Assuming you don’t personally wear the tool belt, you will have to hire construction professionals to get the needed work done. There are some essential elements to the process that as a real estate mentor I always advise be checked off your list. As far as any skilled work that is performed, you will want to see the proof of a State Contractor License, Liability Insurance, Workman’s Compensation Insurance (if they have employees) and references. Of course, once you have these documents on file it won’t be necessary to go through this again except to update them as necessary.
There are other considerations, too. For example, what if there is a disagreement between you and your Contractor? The following document will greatly help to avoid that down the road and leave you with a clear title so you can quickly sell your property with ease. First, before you hand them their fist check, get an IRS W-9 form filled out and signed. The information contained therein is important at the end of the year. If you don’t get it now, you may never get it. Trust me!
Second, you must have a contract. Anyone who thinks they can operate without one is simply being naïve. Carefully spell out the scope of work to be performed, terms of compensation, precisely who provides all tools and materials, penalties for failure to meet deadlines, obligations for insurance and liability, and agreement on how changes (change orders) are made. In my REI mentorship program I stress covering these issues well in advance of commencement of work. Contractors are notorious for overlooking these types of details. Don’t leave any matters about the scope of work and payment terms to chance! These topics will all be addressed in a good contractor agreement.
Third, avoid complications at escrow by getting a signed final lien release from your Contractor before he/she gets final payment.
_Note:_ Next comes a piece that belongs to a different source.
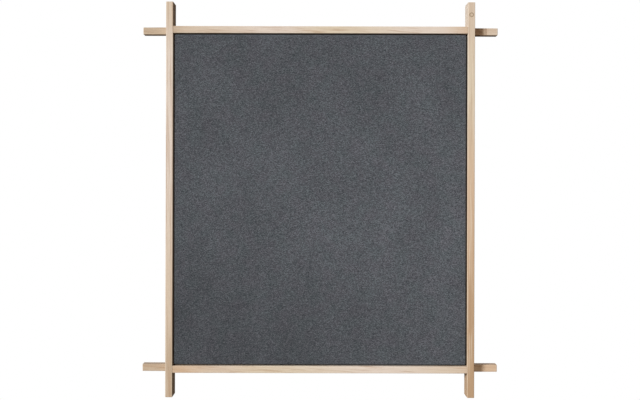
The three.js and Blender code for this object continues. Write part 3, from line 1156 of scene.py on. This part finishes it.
def ease_cloth(skin, cloth):
    """Lets the core swell the face a little, and makes the hem's cut edge and mitres uneven."""
    for vertex in skin.verts:
        x, z = vertex.co.x - BOARD_MIDDLE.x, vertex.co.z - BOARD_MIDDLE.z
        inset_x, inset_z = HALF_WIDTH - abs(x), HALF_HEIGHT - abs(z)
        if vertex.co.y < CLOTH_LOW.y + SAME:
            swell = min(1.0, max(0.0, min(inset_x, inset_z) / SWELL_REACH)) ** 0.5
            waves = 0.5 + 0.5 * noise.noise(Vector((x * SWELL_PACE.x, 3.7, z * SWELL_PACE.z)))
            vertex.co.y -= cloth.bulge * swell * (0.35 + 0.65 * waves)
        elif lies_behind(vertex.co):
            stray = cloth.hem_stray * noise.noise(Vector((x * STRAY_PACE, 9.1, z * STRAY_PACE)))
            if abs(inset_x - HEM_WIDTH) < SAME:
                vertex.co.x += stray
            if abs(inset_z - HEM_WIDTH) < SAME:
                vertex.co.z += stray
            on_mitre = abs(inset_x - inset_z) < 0.2 * MM
            if on_mitre and inset_x > 4 * MM:
                vertex.co.y -= MITRE_DIP


class PINBOARD_OT_cloth(bpy.types.Operator):
    """Stretches the woven cover over the panel and staples its hem behind"""

    bl_idname = "pinboard.cloth"
    bl_label = "Make the cloth cover"

    def execute(self, context):
        cloth = context.scene.pinboard_cloth
        skin = cloth_skin(cloth)
        bmesh.ops.recalc_face_normals(skin, faces=skin.faces[:])
        lay_threads(skin)
        ease_cloth(skin, cloth)
        mesh = bpy.data.meshes.new("cloth_cover")
        skin.to_mesh(mesh)
        skin.free()
        mesh.shade_smooth()
        cover = finish_piece("cloth_cover", mesh, woven_cloth("woven_grey", cloth), "cloth", "fabric_cover")
        thick = cover.modifiers.new("thickness", "SOLIDIFY")
        thick.thickness = CLOTH_THICKNESS
        thick.offset = -1
        staples = staple_hem(context.scene.pinboard_fixings)
        return {"FINISHED"}


# How far the staples' rows lie from the hem's cut edge, and end short of the crossing hem's.
STAPLE_INSET = 8 * MM
STAPLE_RUN_END = 10 * MM
# How far the crown stands out of the cloth and reaches into it.
STAPLE_RISE = 0.42 * MM
STAPLE_SINK = 0.9 * MM
WIRE_HALF = 0.55 * MM
WIRE_ROUND = 0.35 * MM


def staple_hem(fixings):
    """One piece of wire staples round the hem, each put in by hand a little out of line and askew."""
    line = HEM_WIDTH - STAPLE_INSET
    scatter = random.Random(11)
    whole = bmesh.new()
    for level, half, other in ((False, HALF_WIDTH, HALF_HEIGHT), (True, HALF_HEIGHT, HALF_WIDTH)):
        run = other - HEM_WIDTH - STAPLE_RUN_END
        count = round(2 * run / fixings.staple_spacing)
        for sign in (-1, 1):
            for step in range(count + 1):
                along = -run + 2 * run * step / count + scatter.uniform(-1.5, 1.5) * MM
                across = sign * (half - line + scatter.uniform(-1, 1) * MM)
                place = BOARD_MIDDLE + Vector((along, 0, across) if level else (across, 0, along))
                place.y = CLOTH_HIGH.y
                turn = scatter.gauss(0, 0.09) + (0 if level else math.pi / 2)
                add_staple(whole, fixings, place, turn)
    mesh = mesh_from(whole, "hem_staples", STAPLE_SHARP)
    return finish_piece("hem_staples", mesh, zinc_plate("staple_wire", fixings), "zinc_steel")


def add_staple(whole, fixings, place, turn):
    """A flat wire crown with rounded upper edges, sunk into the hem."""
    half = fixings.staple_width / 2
    one = box_shape((-half, -STAPLE_SINK, -WIRE_HALF), (half, STAPLE_RISE, WIRE_HALF))
    round_edges(one, WIRE_ROUND, 2, lambda edge: runs_along(edge, 2) and edge.verts[0].co.y > 0)
    move = Matrix.Translation(place) @ Matrix.Rotation(turn, 4, "Y")
    bmesh.ops.transform(one, matrix=move, verts=one.verts[:])
    add_shape(whole, one)


class PINBOARD_OT_boards(bpy.types.Operator):
    """Finishes the soft core and the hardboard behind it, which keep their CAD shapes"""

    bl_idname = "pinboard.boards"
    bl_label = "Finish the boards"

    def execute(self, context):
        fixings = context.scene.pinboard_fixings
        finishes = {
            "pin_core": fibre_board("softboard_fibre", fixings),
            "backer_panel": pressed_board("hardboard_screen", fixings),
        }
        for name, material in finishes.items():
            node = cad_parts[name]
            node.data.materials.clear()
            node.data.materials.append(material)
        return {"FINISHED"}


# The stage


LAMP_DISTANCE = 3
FLOOR_RADIUS = 2.2
# The floor starts to fade into the background at the first distance and is gone at the second.
FLOOR_FADE = (0.9, 2.15)
SENSOR_WIDTH = 36
# Where the camera stands beside the board's middle, in metres, and its lens's shift as a share of the width.
LENS_SHIFT = (0.0042, -0.0167)
CAMERA_ASIDE = Vector((-0.0068, 0, 0.0247))


def lamp(stage, name, facing=-1):
    """A distant lamp with the stage's settings for it, in front of the board or behind it."""
    left, height = getattr(stage, f"{name}_left"), getattr(stage, f"{name}_height")
    level = math.cos(height)
    direction = Vector((-math.sin(left) * level, facing * math.cos(left) * level, math.sin(height)))
    light = bpy.data.lights.new(name, "SUN")
    light.energy = getattr(stage, f"{name}_strength")
    light.angle = getattr(stage, f"{name}_softness")
    light.color = getattr(stage, f"{name}_tint")
    holder = in_scene(name, light)
    holder.rotation_mode = "QUATERNION"
    holder.rotation_quaternion = direction.to_track_quat("Z", "Y")
    holder.location = BOARD_MIDDLE + direction * LAMP_DISTANCE


def white_world(ambient):
    """White behind everything and in reflections, and a low even light on the rest."""
    world = bpy.data.worlds.new("studio")
    bpy.context.scene.world = world
    world.use_nodes = True
    tree = world.node_tree
    tree.nodes.clear()
    seen = ray(tree, "Camera").maths("MAXIMUM", ray(tree, "Glossy"))
    seen = seen.maths("MAXIMUM", ray(tree, "Transmission"))
    soft = put(tree, "Background", {"Color": (*ambient, 1), "Strength": 1.0})
    white = put(tree, "Background", {"Color": (1, 1, 1, 1), "Strength": 1.0})
    both = put(tree, "MixShader", {0: seen, 1: soft, 2: white})
    put(tree, "OutputWorld", {"Surface": both}, None)


def ray(tree, kind):
    """1 for light rays of one kind and 0 for others."""
    return put(tree, "LightPath", output=f"Is {kind} Ray")


def pale_floor(stage):
    """A round floor that fades into the white background at its rim."""
    shape = bmesh.new()
    bmesh.ops.create_circle(shape, cap_ends=True, segments=96, radius=FLOOR_RADIUS)
    bmesh.ops.translate(shape, verts=shape.verts[:], vec=BOARD_MIDDLE - Vector((0, 0, stage.floor_drop)))
    mesh = bpy.data.meshes.new("floor")
    shape.to_mesh(mesh)
    shape.free()
    floor = in_scene("floor", mesh)
    material, tree = new_material("pale_floor")
    level = (put(tree, "TexCoord", output="Object") - tuple(BOARD_MIDDLE)) * (1, 1, 0)
    faded = ranged(level.vector("LENGTH"), *FLOOR_FADE, smooth=True)
    color = mixed(ray(tree, "Diffuse"), stage.floor, stage.floor_glow)
    paint = put(tree, "BsdfDiffuse", {"Color": color})
    clear = put(tree, "BsdfTransparent")
    both = put(tree, "MixShader", {0: faded * ray(tree, "Camera"), 1: paint, 2: clear})
    put(tree, "OutputMaterial", {"Surface": both}, None)
    mesh.materials.append(material)


class PINBOARD_OT_stage(bpy.types.Operator):
    """Sets up the camera, the lamps, the white background and the floor"""

    bl_idname = "pinboard.stage"
    bl_label = "Set the stage"

    def execute(self, context):
        stage = context.scene.pinboard_stage
        lamp(stage, "key")
        lamp(stage, "fill")
        lamp(stage, "back", facing=1)
        white_world(stage.ambient)
        pale_floor(stage)
        data = bpy.data.cameras.new("camera")
        data.sensor_width = SENSOR_WIDTH
        data.lens = stage.lens
        data.shift_x, data.shift_y = LENS_SHIFT
        camera = in_scene("camera", data)
        camera.location = BOARD_MIDDLE + CAMERA_ASIDE
        camera.location.y = LEFT_STILE[0].y - stage.distance
        level = Matrix.Rotation(math.pi / 2, 4, "X") @ Matrix.Rotation(stage.roll, 4, "Z")
        camera.rotation_euler = level.to_euler()
        context.scene.camera = camera
        context.scene.view_settings.view_transform = "Standard"
        return {"FINISHED"}


class PINBOARD_PT_sidebar(bpy.types.Panel):
    """Lists the steps that dress the pinboard"""

    bl_idname = "PINBOARD_PT_sidebar"
    bl_label = "Pinboard"
    bl_space_type = "VIEW_3D"
    bl_region_type = "UI"
    bl_category = "Pinboard"

    def draw(self, context):
        for group in PROPERTY_GROUPS:
            settings = getattr(context.scene, group)
            box = self.layout.box()
            for key in settings.bl_rna.properties.keys():
                if key not in ("rna_type", "name"):
                    box.prop(settings, key)
        for step in STEPS:
            self.layout.operator(step.bl_idname)


PROPERTY_GROUPS = {
    "pinboard_bars": BarSettings,
    "pinboard_cloth": ClothSettings,
    "pinboard_fixings": FixingSettings,
    "pinboard_stage": StageSettings,
}
STEPS = (
    PINBOARD_OT_stage,
    PINBOARD_OT_stiles,
    PINBOARD_OT_rails,
    PINBOARD_OT_cloth,
    PINBOARD_OT_boards,
    PINBOARD_OT_cleats,
    PINBOARD_OT_hangers,
    PINBOARD_OT_screws,
)


CLASSES = (*PROPERTY_GROUPS.values(), *STEPS, PINBOARD_PT_sidebar)


def register():
    for each in CLASSES:
        bpy.utils.register_class(each)
    for name, group in PROPERTY_GROUPS.items():
        setattr(bpy.types.Scene, name, bpy.props.PointerProperty(type=group))


def unregister():
    for name in PROPERTY_GROUPS:
        delattr(bpy.types.Scene, name)
    for each in reversed(CLASSES):
        bpy.utils.unregister_class(each)


def main():
    register()
    for step in STEPS:
        family, name = step.bl_idname.split(".")
        getattr(getattr(bpy.ops, family), name)()


if __name__ == "__main__":
    main()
In fact, the typical procedure is to get progress releases as (actually before) each progress payment is made. This means that the Contractor is waiving their rights to put a mechanic’s lien on your investment properties on account of some conflict.
In most cases, with single family residences, rehabs don’t often require such involved projects. In fact, I teach my students that rehab should rarely be more involved than simple repairs and cosmetics. That is simply basic “real estate investing for beginners.” In a future article I will address the differences between “rehab” and “remodel.”